Telecommunications satellite

Intelsat VA F-11, then named Intelsat 511, was a communications satellite operated by Intelsat. Launched in 1985, it was the eleventh of fifteen Intelsat V satellites to be launched. The Intelsat VA series was constructed by Ford Aerospace, based on the Intelsat VA satellite bus. Intelsat VA F-11 was part of an advanced series of satellites designed to provide greater telecommunications capacity for Intelsat's global network.

== Satellite ==
The satellite was box-shaped, measuring 1.66 by 2.1 by 1.77 metres; solar arrays spanned 15.9 metres tip to tip. The arrays, supplemented by nickel-hydrogen batteries during eclipse, provided 1800 watts of power at mission onset, approximately 1280 watts at the end of its seven-year design life.
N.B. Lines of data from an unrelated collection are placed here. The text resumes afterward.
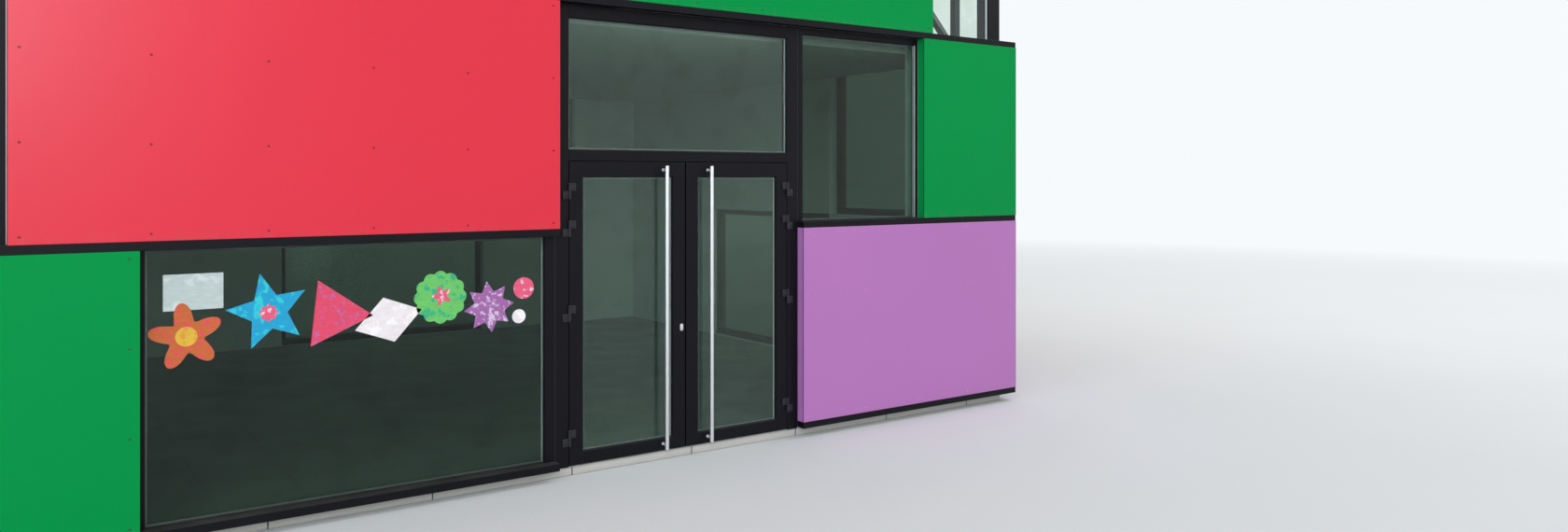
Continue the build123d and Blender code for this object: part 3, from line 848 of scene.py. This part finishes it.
KNUCKLE_RADIUS = 0.011
PIN_RADIUS = 0.005
KNUCKLE_HEIGHT = 0.064
KNUCKLE_ROUNDING = 0.0012
KNUCKLE_CAP_HEIGHT = 0.003
PIN_CLEARANCE = 0.0001
CAP_RISE = 0.001
PLATE_THICKNESS = 0.01
PLATE_ROUNDING = 0.0018
SCREW_PLACE = 0.62
SCREW_RADIUS = 0.0048
SCREW_LENGTH = 0.003
SCREW_PITCH = 0.036
SOCKET_RADIUS = 0.002
leaf_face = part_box("left_door_leaf")[0].y
HANDS = (("left", 1), ("right", -1))


def add_plate(shape, screws, axis_x, far_x, low_z, high_z):
    """Add a hinge plate with two socket screws."""
    face = leaf_face - PLATE_THICKNESS
    low_x, high_x = sorted((axis_x, far_x))
    add_block(shape, (low_x, face, low_z), (high_x, leaf_face, high_z), PLATE_ROUNDING, segments=2)
    screw_x = axis_x + (far_x - axis_x) * SCREW_PLACE
    for pitch in (-SCREW_PITCH, SCREW_PITCH):
        add_rod(screws, (screw_x, face, (low_z + high_z + pitch) / 2), OUTWARDS, SCREW_RADIUS,
                SCREW_LENGTH, 20, FINE_ROUNDING, SOCKET_RADIUS)


for hand, side in HANDS:
    for half, body in (("frame", "building"), ("leaf", f"{hand}_door")):
        on_leaf = half == "leaf"
        plate_to_right = (side == 1) == on_leaf
        halves = bmesh.new()
        screws = bmesh.new()
        for corners in solids(f"{hand}_{half}_hinges"):
            low, high = span(corners)
            axis_x = low.x + KNUCKLE_RADIUS if plate_to_right else high.x - KNUCKLE_RADIUS
            axis_y = low.y + KNUCKLE_RADIUS
            top = high.z if on_leaf else low.z + KNUCKLE_HEIGHT
            cap_z = top + CAP_RISE if on_leaf else low.z - CAP_RISE
            bore = PIN_RADIUS + PIN_CLEARANCE if on_leaf else 0.0
            add_rod(halves, (axis_x, axis_y, (low.z + top) / 2), UP, KNUCKLE_RADIUS, top - low.z, 32,
                    KNUCKLE_ROUNDING, bore)
            add_rod(halves, (axis_x, axis_y, cap_z), UP, KNUCKLE_RADIUS * 0.8, KNUCKLE_CAP_HEIGHT, 32,
                    KNUCKLE_ROUNDING)
            plate_x = axis_x
            if on_leaf:
                plate_x += side * PIN_RADIUS * 1.2
            else:
                add_rod(halves, (axis_x, axis_y, (low.z + high.z) / 2), UP, PIN_RADIUS,
                        high.z - low.z - CAP_RISE, 24, FINE_ROUNDING)
            add_plate(halves, screws, plate_x, high.x if plate_to_right else low.x, low.z, top)
        piece = finish_piece(f"{hand}_{half}_hinges_dressed", halves, "black_metal", body, hinge_grey, True)
        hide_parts(f"{hand}_{half}_hinges")
        finish_piece(f"{hand}_{half}_hinge_screws", screws, "dark_steel", body, smooth=True)


# Pull handles: a long tube with pressed end caps, on two short standoffs with collars

HANDLE_RADIUS = 0.0175
STANDOFF_RADIUS = 0.01
STANDOFF_FROM_END = 0.036
CAP_LENGTH = 0.007
CAP_GAP = 0.0008
CAP_ROUNDING = 0.0022
CORE_SHARE = 0.93
COLLAR_RADIUS = 0.0125
COLLAR_ROUNDING = 0.0012
for hand in ("left", "right"):
    low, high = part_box(f"{hand}_pull_handle")
    axis_x = (low.x + high.x) / 2
    axis_y = low.y + HANDLE_RADIUS
    middle_z = (low.z + high.z) / 2
    length = high.z - low.z
    cap_length = CAP_LENGTH - CAP_GAP
    handle = bmesh.new()
    for rod_z, radius, rod_length, rounding in (
            (middle_z, HANDLE_RADIUS, length - 2 * CAP_LENGTH, FINE_ROUNDING),
            (middle_z, HANDLE_RADIUS * CORE_SHARE, length - CAP_LENGTH, FINE_ROUNDING / 2),
            (low.z + cap_length / 2, HANDLE_RADIUS, cap_length, CAP_ROUNDING),
            (high.z - cap_length / 2, HANDLE_RADIUS, cap_length, CAP_ROUNDING)):
        add_rod(handle, (axis_x, axis_y, rod_z), UP, radius, rod_length, 64, rounding)
    standoffs = bmesh.new()
    for stub_z in (low.z + STANDOFF_FROM_END, high.z - STANDOFF_FROM_END):
        for rod_y, radius, rod_length, rounding in (
                ((axis_y + leaf_face) / 2, STANDOFF_RADIUS, leaf_face - axis_y, FINE_ROUNDING / 2),
                (leaf_face - 0.002, COLLAR_RADIUS, 0.004, COLLAR_ROUNDING),
                (axis_y + HANDLE_RADIUS + 0.001, COLLAR_RADIUS, 0.009, COLLAR_ROUNDING)):
            add_rod(standoffs, (axis_x, rod_y, stub_z), INWARDS, radius, rod_length, 40, rounding)
    door = f"{hand}_door"
    finish_piece(f"{hand}_handle_standoffs", standoffs, "stainless_steel", door, bright_metal, True)
    piece = finish_piece(f"{hand}_pull_handle_dressed", handle, "stainless_steel", door, smooth=True)
    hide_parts(f"{hand}_pull_handle")


# Lock: an upright oblong plate with the key cylinder in it

low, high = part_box("lock_cylinder")
lock_x = (low.x + high.x) / 2
lock_z = (low.z + high.z) / 2
LOCK_HALF_WIDTH = 0.0155
LOCK_HALF_HEIGHT = 0.031
LOCK_THICKNESS = 0.005
LOCK_ROUNDING = 0.0012
CYLINDER_RADIUS = 0.0084
CYLINDER_LENGTH = 0.0095
CYLINDER_HALF_WIDTH = 0.0048
CYLINDER_UP = 0.01
KEYWAY_HALF_WIDTH = 0.0011
lock = bmesh.new()
add_block(lock, (lock_x - LOCK_HALF_WIDTH, leaf_face - LOCK_THICKNESS, lock_z - LOCK_HALF_HEIGHT),
          (lock_x + LOCK_HALF_WIDTH, leaf_face, lock_z + LOCK_HALF_HEIGHT))
deep_edges = [edge for edge in lock.edges if abs(edge.verts[0].co.y - edge.verts[1].co.y) > 0.001]
round_edges(lock, deep_edges, LOCK_HALF_WIDTH * 0.98, 10)
cylinder_y = leaf_face - 0.004
rims = [edge for edge in lock.edges if edge.calc_face_angle(0) > 1.2
        and all(vert.co.y < cylinder_y for vert in edge.verts)]
round_edges(lock, rims, LOCK_ROUNDING, 2)
add_rod(lock, (lock_x, cylinder_y, lock_z + CYLINDER_UP), OUTWARDS, CYLINDER_RADIUS, CYLINDER_LENGTH, 40,
        FINE_ROUNDING)
add_block(lock, (lock_x - CYLINDER_HALF_WIDTH, leaf_face - 0.0078, lock_z - 0.022),
          (lock_x + CYLINDER_HALF_WIDTH, leaf_face, lock_z + 0.006), 2 * FINE_ROUNDING, segments=2)
piece = finish_piece("lock_escutcheon", lock, "stainless_steel", "left_door", smooth=True)
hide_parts("lock_cylinder")
# Painted shade: the key slot and the round hole below it are dark pieces standing in for the shadow inside
# them.
keyway = bmesh.new()
add_block(keyway, (lock_x - KEYWAY_HALF_WIDTH, leaf_face - 0.009, lock_z + 0.005),
          (lock_x + KEYWAY_HALF_WIDTH, leaf_face, lock_z + 0.015), 0.0003)
add_rod(keyway, (lock_x, cylinder_y, lock_z - 0.0155), OUTWARDS, 0.0022, 0.0085, 16, 0.0003)
finish_piece("lock_keyhole_painted_shade", keyway, "black_metal", "left_door", seal_rubber)


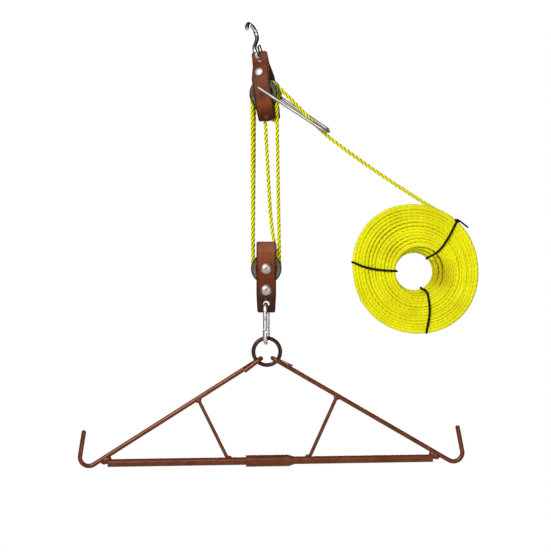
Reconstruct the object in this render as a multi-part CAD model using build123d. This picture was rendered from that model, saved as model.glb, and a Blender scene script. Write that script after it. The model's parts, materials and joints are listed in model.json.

The payload housed 26 C-band and 6 Ku-band transponders. It could accommodate 15,000 two-way voice circuits and two TV channels simultaneously. It also provided maritime communications for ships at sea.

== Launch ==
The satellite was successfully launched into space on 30 June 1985, at 00:44:00 UTC, by means of an Atlas G-Centaur-D1AR vehicle from the Cape Canaveral Air Force Station, Florida, United States. It had a launch mass of 1981 kg. The satellite was deactivated in August 2003.